International oil companies have warned that an unfavourable fiscal regime will discourage deepwater projects in the country amid expectations of a new Production Sharing Contracts with the Federal Government this year.
The Federal Government, in its 2019 approved budget public presentation, said it was targeting N320bn from the revision of the PSC legislation/terms this year.
The nation’s oil and gas production structure is majorly split between joint ventures onshore and in shallow water with foreign and local companies and PSC in deepwater offshore, to which many IOCs have shifted their focus in recent years.
Under the PSCs, the Nigerian National Petroleum Corporation holds the concessions, and the contractors fund the development of the deepwater offshore blocks and recover their costs from the production after royalty payments.
The NNPC had said in 2016 that it was reviewing existing PSCs “to negotiate more favourable terms and improve the revenue base of the federation.”
The Managing Director, Shell Nigeria Exploration and Production Company, Mr Bayo Ojulari, noted that negotiation of the PSC terms commenced in 2017 “after almost 10 years of stagnation.”
Speaking at the Nigerian Oil and Gas Conference and Exhibition on Tuesday in Abuja, he said the IOCs signed the heads of term with the NNPC in February this year.
He said, “What that meant is that we agreed on the principles around how we will resolve the disputes. We also agreed on the principles on which a new PSC will be put in place and we will then unlock the rest of the deepwater in Nigeria, hopefully starting with Bonga South West.
“Our expectation is that we should sign those dispute resolution agreements this year and we also expect that we should sign the new PSC this year.”
Ojulari said this would make the Nigerian deepwater space to become very active.
He said, “The other side of the puzzle for most of us who are aware is the whole fiscal condition. Some of us may have been monitoring the debate around the bill that has gone to the National Assembly on the whole adjustment to the PSC in terms of royalty.
“We are currently involved in those discussions but those discussions will make or mar the projects. If the discussions go the wrong way, I am sorry to say that Bonga South West or all the other seven FPSOs that are lined up to be developed in Nigeria will be frozen for some time.
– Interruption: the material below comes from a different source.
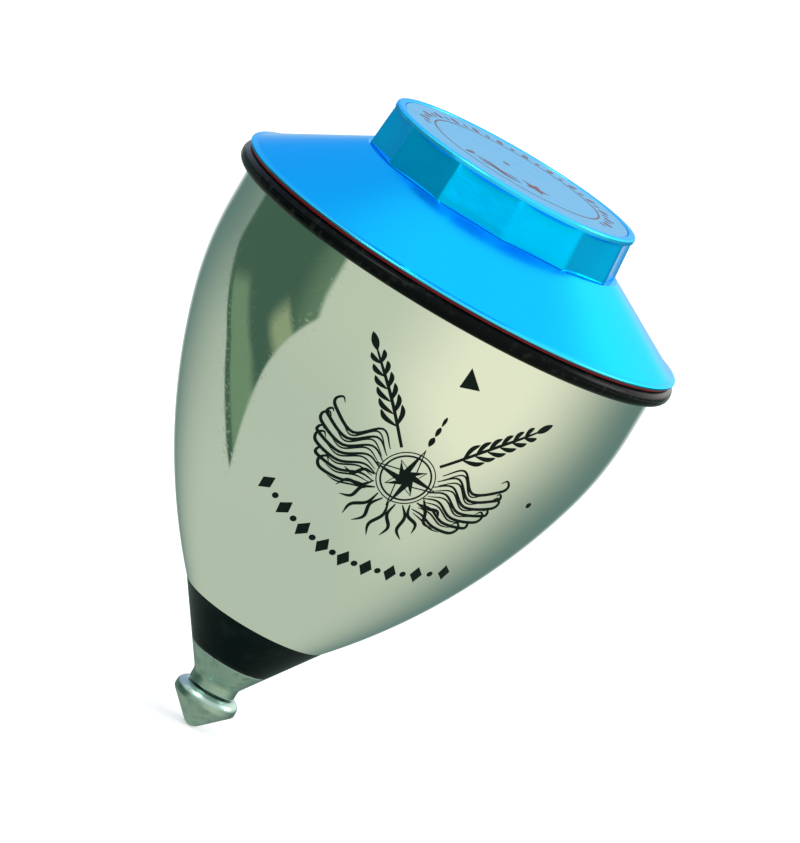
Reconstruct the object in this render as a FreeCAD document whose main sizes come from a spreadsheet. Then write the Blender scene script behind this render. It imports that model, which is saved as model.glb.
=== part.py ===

For those who attended the public debate which talked about royalties at about 50 per cent, I can tell you we will all pack our bags and go; it is just not possible.”
Ojulari said confidence was building that parties would agree on commercial and fiscal terms and project costs that would enable Bonga South West Aparo to open a new chapter of deepwater growth in Nigeria.
According to the SNEPCo boss, to make the Nigerian deepwater to work, it is important to make sure that whatever legislation that is being put in place is what will unlock the resource volume in the country.
He said, “If we get the fiscal regime right and we make sure that the bill that is passed is the bill that enables business and investment, on my count, I expect another six FPSOs behind Bonga South West.
“Just imagine an environment where there are six FPSOs; there is continuity of work and activities. It is going to be a different place, and I think that is where we should put our minds in terms of what the impact of these is going to be on the economy.”
Stressing the need to unlock the Nigerian deepwater, he said, “With the delays we have had for more than a year of negotiation, a lot of capital has gone to Mexico; some have gone to Brazil.”
The Energy Information Administration, the statistical arm of the US Energy Department, noted that several planned deepwater projects in Nigeria had been repeatedly pushed back because of regulatory uncertainty.
The EIA said, “Deepwater projects have typically included more favourable fiscal terms than onshore/shallow water projects, but the PIB, if passed into law, it’s expected to increase the government’s share of production revenue coming from deepwater projects.
“As a result of the uncertainty, IOCs have sanctioned (reached a final investment decision) on only one of eight planned deepwater oil projects.”
According to the EIA, both sanctioned and unsanctioned deepwater oil projects in the country have the potential to bring online almost 1.1 million barrels per day of new production in coming years, however, only 200,000 bpd has reached the critical development milestone.
Projects without FID are Shell’s Bonga South West Aparo (225,000 barrels per day) and Bonga North (100,000bpd), Eni’s Zabazaba-Etan (120,000bpd), Chevron’s Nsiko (100,000bpd) and ExxonMobil’s Bosi (140,000bpd), Satellite Field Development Phase 2 (80,000bpd) and Uge (110,000).
The acting Director, Department of Petroleum Resources, Mr Ahmad Shakur, said the Federal Government had reiterated the importance of reducing approval cycle, entry barriers and regulatory transaction costs as necessary ingredients for creating conducive business environment and optimising government take from hydrocarbon resources and value creation to all stakeholders.